To compensate for the disadvantages of the mixed-shape source lens (as shown in Fig. 9), the limiting aperture is designed with two rectangular apertures. Consequently, it is expected that two streams of electron beams with shapes suitable for FELs can efficiently generate radiation whilst passing close to the wiggler electrode. The shape of the electron beam observed behind the wiggler appears somewhat distorted from a rectangular shape because the electron beam is periodically shaken under the force of the wiggler electrode. This occurs because the magnitudes of the attractive and repulsive forces produced by the applied voltage differ depending on the distance from the wiggler electrode. Nevertheless, light with excellent emission characteristics can be generated by passing the electron beam through a wiggler, without producing a significant change in the shape of the electron beam. Therefore, the source lens in Fig. 9 is the most appropriate structure for the FEL.

Figure 9. Optimized source lens with a double rectangular limiting aperture.

Although the technique of processing and using conventional tungsten as a sharp tip for electron emission has been studied, it is often beneficial to use multiple tips (e.g., CNT paste) in FELs. For instance, the FEL wiggler in Fig. 5(a) has a two-line structure. Therefore, as illustrated in Fig. 9, passing the electron beam through a position close to the wiggler and parallel to the central axis in the two strands can increase the radiation intensity. The structure of the multi-electron tip helps generate two parallel electron beams. This is because the electron beams emitted from multiple electron tips tend to moderately diverge compared to those emitted from a single one.

Figure 10(a) depicts the FEL module with multiple electron emission tips, as well as the optimized source lens (as shown in Fig. 9). Two electron beams pass near the wiggler. Figure 10(b) shows a magnified view of multiple electron tips and beams, revealing the periodic change in the electron beam orbit that generates radiation.

Figure 10. Simulation model and trajectory for multi-tip configuration.

Figure 11 illustrates the electron beam cross-section with respect to the number of electron emission tips. The black dots denote electrons passing through the cross-section: the darker the color, the greater the number of electrons. Thus, the electron beam is strengthened when the number of electron tips increases. At the wiggler entrance plane, the shape of the electron beam is rectangular, matching the shape of the limiting aperture. However, on the wiggler output side, it tapers at the top and bottom, and certain parts appear truncated. The shape change occurs because of the various electrostatic forces acting upon the electrons that pass through points close to the electrode and those passing farther away. For the truncated shape, the electrode surface absorbs electrons because it is a conductor, and these electrons do not propagate to the output surface.
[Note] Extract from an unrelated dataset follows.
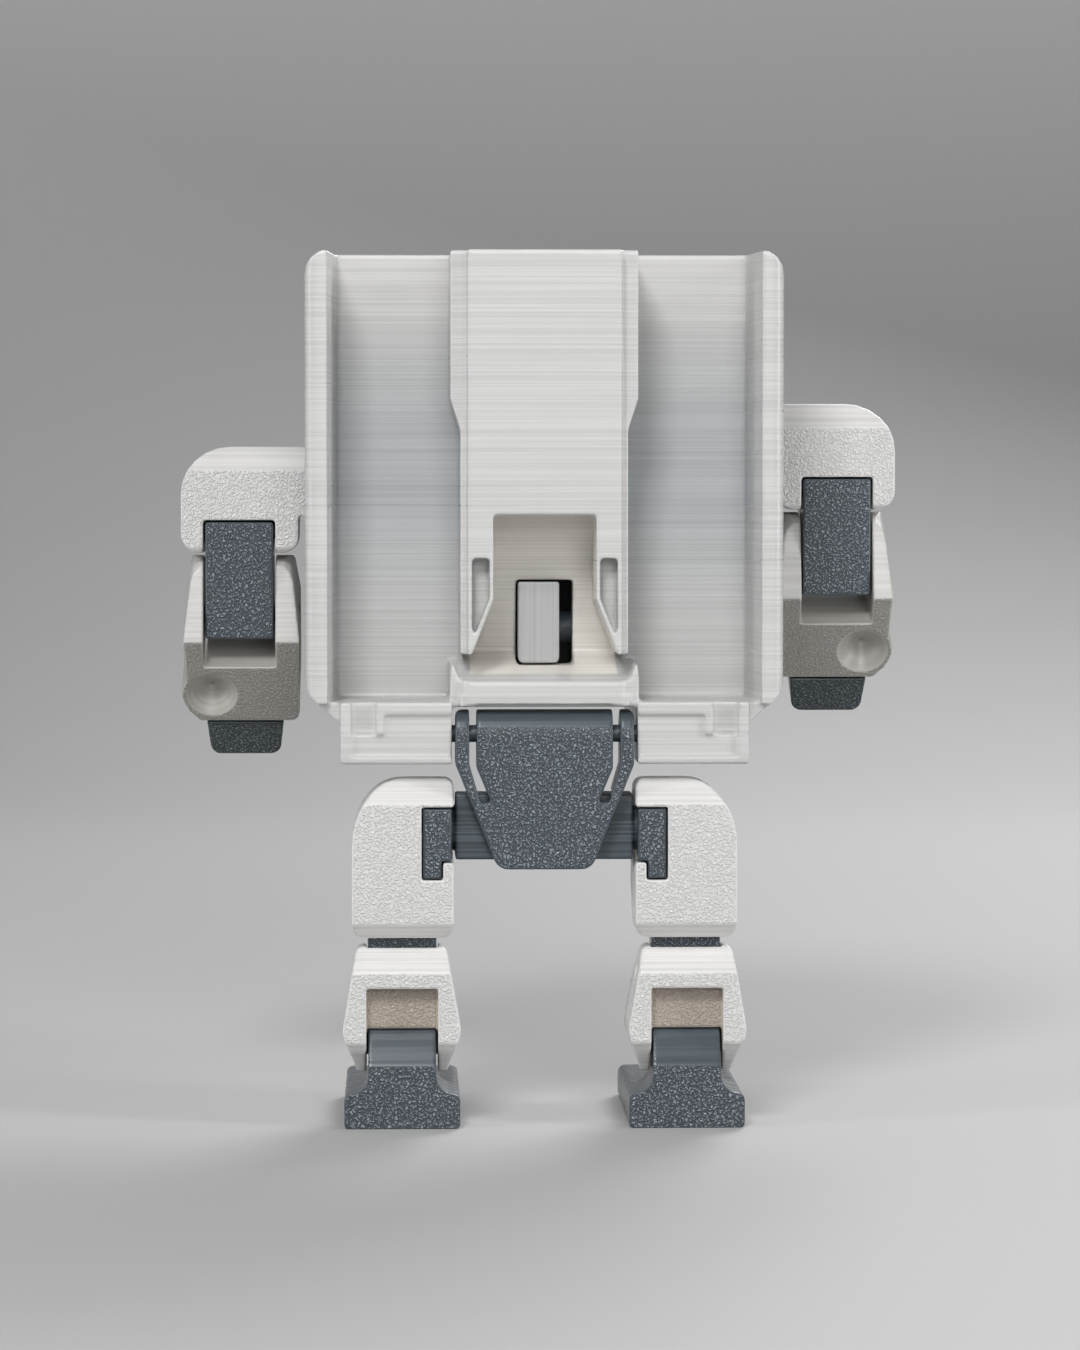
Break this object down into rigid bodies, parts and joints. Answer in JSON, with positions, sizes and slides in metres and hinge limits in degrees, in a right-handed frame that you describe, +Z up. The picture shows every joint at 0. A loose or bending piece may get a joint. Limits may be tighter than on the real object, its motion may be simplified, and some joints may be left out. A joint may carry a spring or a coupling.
{
  "type": "humanoid robot kit",
  "caption": "Posable box-bodied robot figure with jointed arms and legs, hinged waist, shoulder cranks and a rear release latch.",
  "frame": {"origin": "floor under the middle of the standing figure's box", "axes": "+Z up, the figure faces +Y, its right hand at +X"},
  "size_m": [0.0898, 0.04, 0.1058],
  "materials": {
    "torso_white": "printed white plastic, fine horizontal layer lines, soft sheen",
    "white_shell": "printed white plastic, pebbled rear faces, smooth chamfers",
    "grey_parts": "printed blue-grey plastic, pebbled rear faces, fine layer lines",
    "visor": "smooth dark grey plastic",
    "lens": "smooth pale plastic"
  },
  "bodies": {
    "torso": {"torso_shell": "torso_white", "front_cover": "torso_white", "visor_panel": "visor", "left_eye_lens": "lens", "right_eye_lens": "lens", "chest_vent": "grey_parts", "latch_pin": "grey_parts", "waist_pin": "grey_parts"},
    "latch": {"release_latch": "white_shell"},
    "pelvis": {"pelvis": "grey_parts", "hip_crossbar": "grey_parts"},
    "left_hub": {"left_shoulder_hub": "grey_parts", "left_hub_retainer": "grey_parts"},
    "left_upper_arm": {"left_shoulder_block": "white_shell", "left_elbow_upper_pin": "grey_parts"},
    "left_elbow": {"left_elbow_link": "grey_parts"},
    "left_lower_arm": {"left_forearm": "white_shell", "left_elbow_lower_pin": "grey_parts"},
    "left_hand": {"left_hand": "grey_parts"},
    "left_thigh": {"left_thigh": "white_shell", "left_hip_head": "grey_parts", "left_knee_upper_pin": "grey_parts"},
    "left_knee": {"left_knee_link": "grey_parts"},
    "left_shin": {"left_shin": "white_shell", "left_knee_lower_pin": "grey_parts", "left_ankle_pin": "grey_parts"},
    "left_foot": {"left_foot": "grey_parts"},
    "right_hub": {"right_shoulder_hub": "grey_parts", "right_hub_retainer": "grey_parts"},
    "right_upper_arm": {"right_shoulder_block": "white_shell", "right_elbow_upper_pin": "grey_parts"},
    "right_elbow": {"right_elbow_link": "grey_parts"},
    "right_lower_arm": {"right_forearm": "white_shell", "right_elbow_lower_pin": "grey_parts"},
    "right_hand": {"right_hand": "grey_parts"},
    "right_thigh": {"right_thigh": "white_shell", "right_hip_head": "grey_parts", "right_knee_upper_pin": "grey_parts"},
    "right_knee": {"right_knee_link": "grey_parts"},
    "right_shin": {"right_shin": "white_shell", "right_knee_lower_pin": "grey_parts", "right_ankle_pin": "grey_parts"},
    "right_foot": {"right_foot": "grey_parts"}
  },
  "joints": [
    {"name": "latch_press", "type": "slide", "parent": "torso", "child": "latch", "axis": [0, 1, 0], "range_m": [0, 0.0015]},
    {"name": "waist", "type": "hinge", "parent": "torso", "child": "pelvis", "pos_m": [0, -0.017, 0.0476], "axis": [1, 0, 0], "range_deg": [-90, 15]},
    {"name": "left_shoulder_swing", "type": "hinge", "parent": "torso", "child": "left_hub", "pos_m": [-0.0288, 0.00645, 0.0807], "axis": [1, 0, 0], "range_deg": [-17, 102]},
    {"name": "left_shoulder_turn", "type": "hinge", "parent": "left_hub", "child": "left_upper_arm", "pos_m": [-0.0301, 0.0094, 0.078], "axis": [1, 0, 0], "range_deg": [-60, 180]},
    {"name": "left_elbow_upper", "type": "hinge", "parent": "left_upper_arm", "child": "left_elbow", "pos_m": [-0.0375, 0.0086, 0.0718], "axis": [1, 0, 0], "range_deg": [0, 30]},
    {"name": "left_elbow_lower", "type": "hinge", "parent": "left_elbow", "child": "left_lower_arm", "pos_m": [-0.0375, 0.0086, 0.0613], "axis": [1, 0, 0], "range_deg": [-33, 50]},
    {"name": "left_wrist", "type": "hinge", "parent": "left_lower_arm", "child": "left_hand", "pos_m": [-0.037, 0.0143, 0.05069], "axis": [0, -0.5446, 0.8387], "range_deg": [-90, 90]},
    {"name": "left_hip", "type": "hinge", "parent": "pelvis", "child": "left_thigh", "pos_m": [-0.0172, -0.0145, 0.036], "axis": [1, 0, 0], "range_deg": [-60, 60]},
    {"name": "left_knee_upper", "type": "hinge", "parent": "left_thigh", "child": "left_knee", "pos_m": [-0.0172, -0.0144, 0.0262], "axis": [-1, 0, 0], "range_deg": [-40, 0]},
    {"name": "left_knee_lower", "type": "hinge", "parent": "left_knee", "child": "left_shin", "pos_m": [-0.0172, -0.0144, 0.0185], "axis": [-1, 0, 0], "range_deg": [-40, 0]},
    {"name": "left_ankle", "type": "hinge", "parent": "left_shin", "child": "left_foot", "pos_m": [-0.0172, -0.014, 0.0094], "axis": [1, 0, 0], "range_deg": [-20, 12]},
    {"name": "right_shoulder_swing", "type": "hinge", "parent": "torso", "child": "right_hub", "pos_m": [0.0288, 0.00645, 0.0807], "axis": [1, 0, 0], "range_deg": [-102, 17]},
    {"name": "right_shoulder_turn", "type": "hinge", "parent": "right_hub", "child": "right_upper_arm", "pos_m": [0.0301, 0.0094, 0.0834], "axis": [1, 0, 0], "range_deg": [-60, 180]},
    {"name": "right_elbow_upper", "type": "hinge", "parent": "right_upper_arm", "child": "right_elbow", "pos_m": [0.0375, 0.0086, 0.0772], "axis": [1, 0, 0], "range_deg": [0, 30]},
    {"name": "right_elbow_lower", "type": "hinge", "parent": "right_elbow", "child": "right_lower_arm", "pos_m": [0.0375, 0.0086, 0.0667], "axis": [1, 0, 0], "range_deg": [-33, 50]},
    {"name": "right_wrist", "type": "hinge", "parent": "right_lower_arm", "child": "right_hand", "pos_m": [0.037, 0.0143, 0.05609], "axis": [0, -0.5446, 0.8387], "range_deg": [-90, 90]},
    {"name": "right_hip", "type": "hinge", "parent": "pelvis", "child": "right_thigh", "pos_m": [0.0172, -0.0145, 0.036], "axis": [1, 0, 0], "range_deg": [-60, 60]},
    {"name": "right_knee_upper", "type": "hinge", "parent": "right_thigh", "child": "right_knee", "pos_m": [0.0172, -0.0144, 0.0262], "axis": [-1, 0, 0], "range_deg": [-40, 0]},
    {"name": "right_knee_lower", "type": "hinge", "parent": "right_knee", "child": "right_shin", "pos_m": [0.0172, -0.0144, 0.0185], "axis": [-1, 0, 0], "range_deg": [-40, 0]},
    {"name": "right_ankle", "type": "hinge", "parent": "right_shin", "child": "right_foot", "pos_m": [0.0172, -0.014, 0.0094], "axis": [1, 0, 0], "range_deg": [-20, 12]}
  ]
}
Adjusting the voltage applied to the wiggler electrode can increase the number of electrons contributing to radiation generation, resulting in an improved FEL efficiency.
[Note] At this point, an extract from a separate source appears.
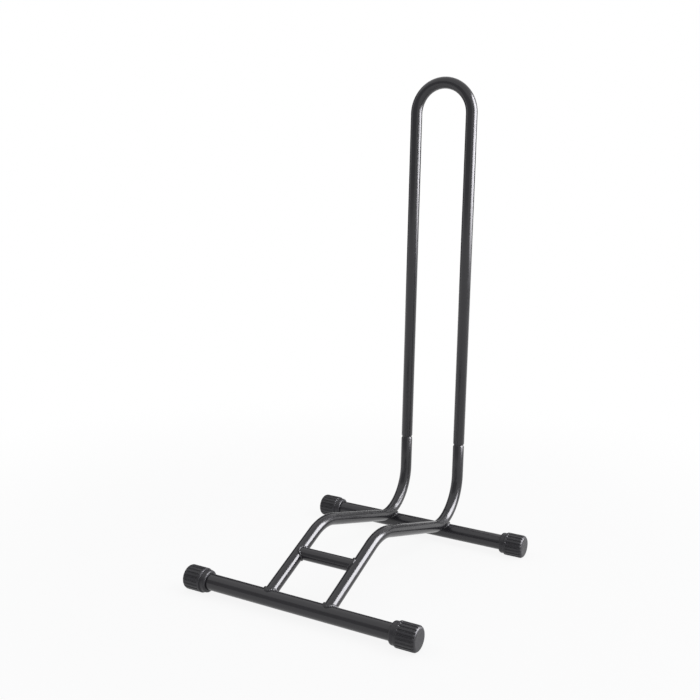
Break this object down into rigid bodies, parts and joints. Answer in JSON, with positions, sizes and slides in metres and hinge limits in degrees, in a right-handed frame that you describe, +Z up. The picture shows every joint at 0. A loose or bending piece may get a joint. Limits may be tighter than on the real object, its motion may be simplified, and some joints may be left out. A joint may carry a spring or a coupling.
{
  "type": "floor bike rack",
  "caption": "Free-standing floor rack of bent steel tube: a low cradle on ribbed end caps holds a bicycle's wheel, and a tall lift-off hoop keeps it upright.",
  "frame": {"origin": "on the floor, under the middle of the rack's footprint", "axes": "+X to the rack's right side, +Y to its rear, where the hoop stands, +Z up"},
  "size_m": [0.345, 0.408, 0.6919],
  "materials": {
    "powder_coat": "satin dark grey powder coat on steel tube",
    "weld_coat": "the same powder coat, over weld beads",
    "plated_steel": "bright zinc plating, seen only when the hoop is lifted",
    "cap_plastic": "black moulded polyethylene with a soft sheen"
  },
  "bodies": {
    "base": {"front_foot_tube": "powder_coat", "rear_foot_tube": "powder_coat", "rung": "powder_coat", "rail_left": "powder_coat", "weld_front_left": "weld_coat", "weld_rung_left": "weld_coat", "weld_rear_left": "weld_coat", "spigot_left": "plated_steel", "cap_front_left": "cap_plastic", "cap_rear_left": "cap_plastic", "rail_right": "powder_coat", "weld_front_right": "weld_coat", "weld_rung_right": "weld_coat", "weld_rear_right": "weld_coat", "spigot_right": "plated_steel", "cap_front_right": "cap_plastic", "cap_rear_right": "cap_plastic"},
    "hoop": {"hoop": "powder_coat"}
  },
  "joints": [
    {"name": "hoop_lift", "type": "slide", "parent": "base", "child": "hoop", "axis": [0, 0, 1], "range_m": [0, 0.05]}
  ]
}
Figure 11. Trajectory cross section for multi-tip configurations: (a) single tip, (b) three tips, (c) four tips, and (d) 13 tips.
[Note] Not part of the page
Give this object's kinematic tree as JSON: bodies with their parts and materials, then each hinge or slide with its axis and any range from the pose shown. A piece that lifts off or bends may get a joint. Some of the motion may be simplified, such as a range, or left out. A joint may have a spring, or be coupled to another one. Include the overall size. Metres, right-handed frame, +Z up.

In FELs, radiation is generated by periodically shaking the trajectory of electrons using a wiggler. This study analyzed the characteristics of an electron beam for various structures of the source lens in the FEL module. Furthermore, it compared and analyzed the characteristics of the electron beam generated by a conventional single tungsten tip and a FEL module equipped with multiple tips using CNT paste.

When using multiple tips, it was confirmed that the intensity of the electron beam current that generated radiation increased significantly compared to the case of a single tip. Therefore, the optimal approach for a FEL is to employ a multi-electron tip using the CNT paste and an appropriate source lens structure to maximize efficiency.

The optimal radiation output for a FEL can be achieved by adjusting the structure of the FEL module and the applied voltage according to the number of electron-emission tips and the electron beam propagation characteristics. The first step was to parallelize the electron beam by adjusting the voltage applied to the accelerator electrode of the source lens. The second step involved adjusting the size and spacing of the rectangular limiting aperture. The aperture size affects the number of output electron beams (i.e., the amount of charge), whereas the spacing between the apertures determines the proximity of the electron beam to the wiggler. Finally, the voltage applied to the wiggler electrode was adjusted. In general, (+) and (-) voltages of the same magnitude are alternately applied to the wiggler electrode in the direction of the electron beam. However, if the electron beam passes through a point close to the wiggler, it can collide with the electrode because of the (+) voltage and reduce the amount of charge, thereby weakening the emitted light. Hence, an independent adjustment of the voltage applied to each electrode of the wiggler is necessary to control the path of the electron beam. It is believed that the independent adjustment of certain electrodes can produce satisfactory results.

Another method for controlling the electron beam is to apply voltages of opposite signs to the opposite wiggler electrodes. When a voltage of the opposite sign is applied, the electric field strength is increased in the lateral direction, causing significant shaking of the electron beam. However, this can result in numerous electrons being absorbed by the electrode surface as they rapidly approach the electrode. In contrast, applying voltages of the same sign to the facing electrodes produces less lateral shaking of the electron beam, making it possible to achieve relatively stable electron beam control.

To summarize, we expect that the advantages of FELs can be maximized by replacing the single-electron emission tip with multiple CNTpaste electron-emission tips, improving the source lens structure, and adjusting the voltage applied to the wiggler electrode. This work will have widespread implications in imaging and spectroscopy.

The authors declare no conflicts of interest.